Ever since the movie Mad Max came out in 1979, I thought the MFP Interceptors were kewl, but nobody knew what kind of cars they were. Aussie car guys knew— 'cause they were Australian Ford Falcons, produced between the years of 1973 and 1976. They're definitely rare— only 949 were built.

Besides a copy of Mad Max, I had to get a DVD of Eric Bana's Love The Beast, a documentary all about his XB GT.

The Hot Wheels™ version was introduced in 2010. But, like all Hot Wheels™ dollar cars, it was crap. I tried to fix it, putting the First Editions body onto the metal chassis from a Hot Wheels Garage version, and adding wheels from a Drag Strip Demons car.

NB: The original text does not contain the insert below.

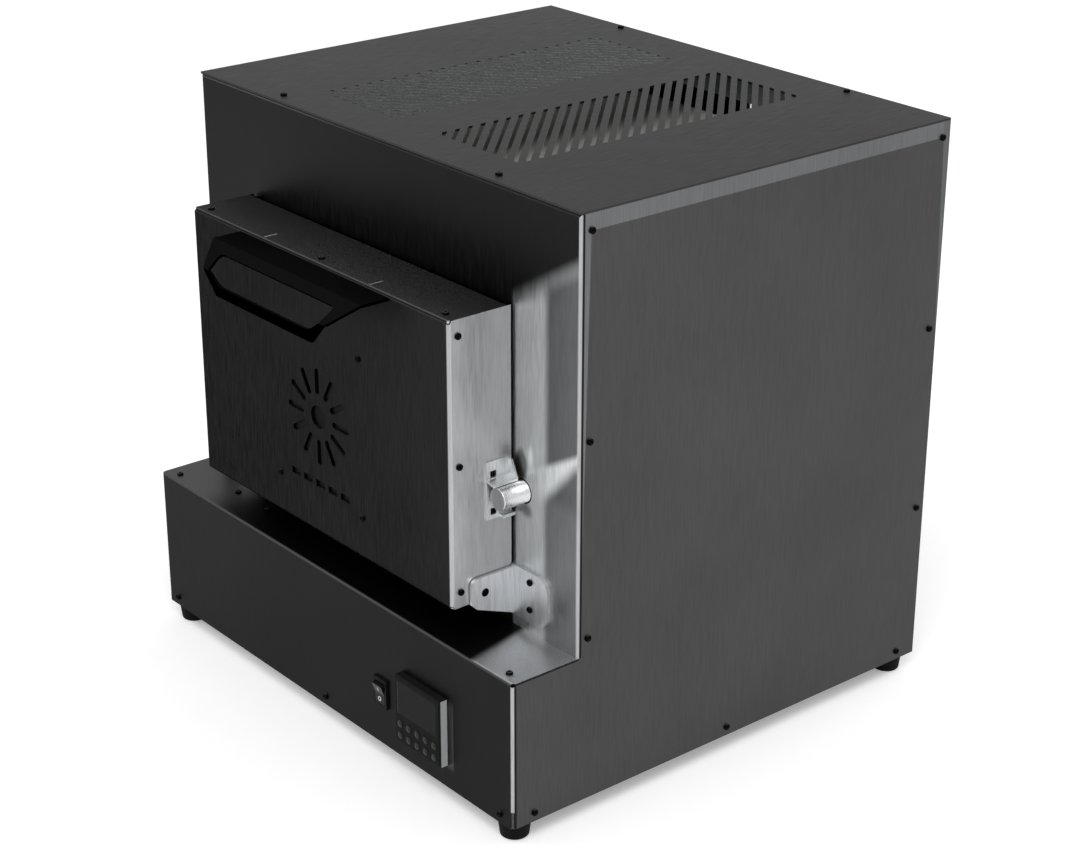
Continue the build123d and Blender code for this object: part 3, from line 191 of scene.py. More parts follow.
def brushed_sheet(name, face, areas=(), shade_spots=(), upright="a8aaab", level="3a3a3b",
                  grain=(1, 1, 16), contrast=0.1, tint=0.62):
    """Stainless sheet, ground along one way: a hairline grain, a soft drift of tone, bends painted lighter or
    darker as painted highlights and shade, patches of painted light and shade, and spots painted black as
    painted shade.
    """
    # The real grain is finer than can be seen; here its lines are 1 mm apart so that they show.
    material, tree, shader, place = blank(name, metallic=1.0)
    shader.inputs["Specular Tint"].default_value = (tint, tint, tint, 1)
    position, normal = place.outputs["Object"], place.outputs["Normal"]
    hair = noise(tree, position, 1.0, 3.0, grain)
    cloud = noise(tree, position, 90.0, 1.0)
    colour = linear(face)
    # Upright and level bends get their own colours, lighter or darker than the face, as painted highlights and
    # shade; the patches are painted light and shade.
    upright_bend, level_bend = bends(tree, normal)
    colour = blend_colours(tree, level_bend, colour, linear(level))
    colour = patches(tree, place, colour, areas)
    colour = blend_colours(tree, upright_bend, colour, linear(upright))
    # Spots painted black are painted shade in gaps and notches.
    colour = patches(tree, place, colour, [("000000", hole) for hole in shade_spots])
    lines = remap(tree, hair, 0.35, 0.65, 1 - contrast, 1 + contrast, soft=False)
    drift = remap(tree, cloud, 0.3, 0.7, 0.95, 1.05, soft=False)
    amount = product(tree, [lines, drift])
    scaled = add(tree, "VectorMath", {0: colour, "Scale": amount}, operation="SCALE")
    tree.links.new(scaled.outputs["Vector"], shader.inputs["Base Color"])
    roughen(tree, shader, hair, 0.34, 0.46)
    raise_surface(tree, shader, hair, 0.01)
    return material


def turned_steel(name, face, end, areas=()):
    """Steel turned on a lathe: fine tool rings, a clean bright side, and faces that look forward given the end
    colour, a painted shade where it is darker than the side.
    """
    material, tree, shader, place = blank(name, metallic=1.0)
    rings = noise(tree, place.outputs["Object"], 0.6, 2.0, (8, 1, 8))
    bright = blend_colours(tree, rings, linear(face), linear("ffffff"))
    side = blend_colours(tree, 0.25, linear(face), bright)
    # Faces that look forward take the end colour, painted darker than the side as painted shade.
    shaded_end = mask(tree, place.outputs["Object"], place.outputs["Normal"], ("looks", FRONT))
    colour = patches(tree, place, blend_colours(tree, shaded_end, side, linear(end)), areas)
    tree.links.new(colour, shader.inputs["Base Color"])
    roughen(tree, shader, rings, 0.22, 0.34)
    raise_surface(tree, shader, rings, 0.005)
    return material


def coated(name, face, rub, spacing=0.8, low=0.42, high=0.55, specular=0.0, areas=()):
    """Powder coat or black oxide: a fine orange peel, and patches where it is rubbed paler."""
    material, tree, shader, place = blank(name, specular=specular)
    peel = noise(tree, place.outputs["Object"], spacing, 3.0)
    cloud = noise(tree, place.outputs["Object"], 25.0, 2.0)
    colour = blend_colours(tree, cloud, linear(face), linear(rub))
    tree.links.new(patches(tree, place, colour, areas), shader.inputs["Base Color"])
    roughen(tree, shader, peel, low, high)
    raise_surface(tree, shader, peel, 0.05)
    return material


def zinc_plate(name, face, dull):
    """Zinc-plated steel: pale crystals a few millimetres wide with a dull bloom."""
    material, tree, shader, place = blank(name, metallic=1.0)
    crystals = add(tree, "TexVoronoi", {"Vector": place.outputs["Object"], "Scale": 1 / (6 * MM)})
    tone = add(tree, "SeparateColor", {0: crystals.outputs["Color"]})
    bloom = noise(tree, place.outputs["Object"], 40.0, 3.0)
    colour = blend_colours(tree, product(tree, [tone.outputs[0], bloom]), linear(face), linear(dull))
    tree.links.new(colour, shader.inputs["Base Color"])
    roughen(tree, shader, tone.outputs[0], 0.35, 0.5)
    raise_surface(tree, shader, bloom, 0.02)
    return material


def aluminium(name, face):
    """Extruded aluminium: a soft grey with drawn lines along its length."""
    material, tree, shader, place = blank(name, metallic=1.0)
    lines = noise(tree, place.outputs["Object"], 0.8, 2.0, (1, 60, 1))
    colour = blend_colours(tree, lines, linear(face), linear("d4d6d8"))
    tree.links.new(colour, shader.inputs["Base Color"])
    roughen(tree, shader, lines, 0.3, 0.45)
    raise_surface(tree, shader, lines, 0.02)
    return material


def fire_brick(name, face, speck, burnt):
    """Insulating fire-brick: chalky and cream, with pores of about a millimetre and browned patches."""
    material, tree, shader, place = blank(name, specular=0.2)
    position = place.outputs["Object"]
    pores = add(tree, "TexVoronoi", {"Vector": position, "Scale": 1 / (2.2 * MM), "Randomness": 1.0})
    pits = remap(tree, pores.outputs["Distance"], 0.12, 0.34)
    dust = noise(tree, position, 4.0, 4.0, roughness=0.65)
    patch = remap(tree, noise(tree, position, 60.0, 3.0), 0.45, 0.75)
    base = blend_colours(tree, patch, linear(face), linear(burnt))
    grit = blend_colours(tree, remap(tree, dust, 0.35, 0.7), base, linear(face))
    colour = blend_colours(tree, pits, linear(speck), grit)
    tree.links.new(colour, shader.inputs["Base Color"])
    shader.inputs["Roughness"].default_value = 0.95
    height = add(tree, "Math", {0: pits, 1: dust}, operation="ADD")
    raise_surface(tree, shader, height.outputs[0], 0.5)
    return material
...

It looked a little better, rolling around on my desk, but still... I had to Photoshop it to overcome the lousy quality of the casting. So I made a lot of subtle alterations to the body, as well as the obvious change to the bizarre tucked-under wheel placement.

Way Fast

Bruce Baur designed the Way 2 Fast in 1997. The numeral 2 in the name was obviously a play on words, representing the twin engines. While I like the idea of two engines, I thought in this case it made the car look "2" extreme.

Going for a little subtlety, I removed an engine and lessened the chop of the roof a bit. Even so, it's still pretty radical. But cuter.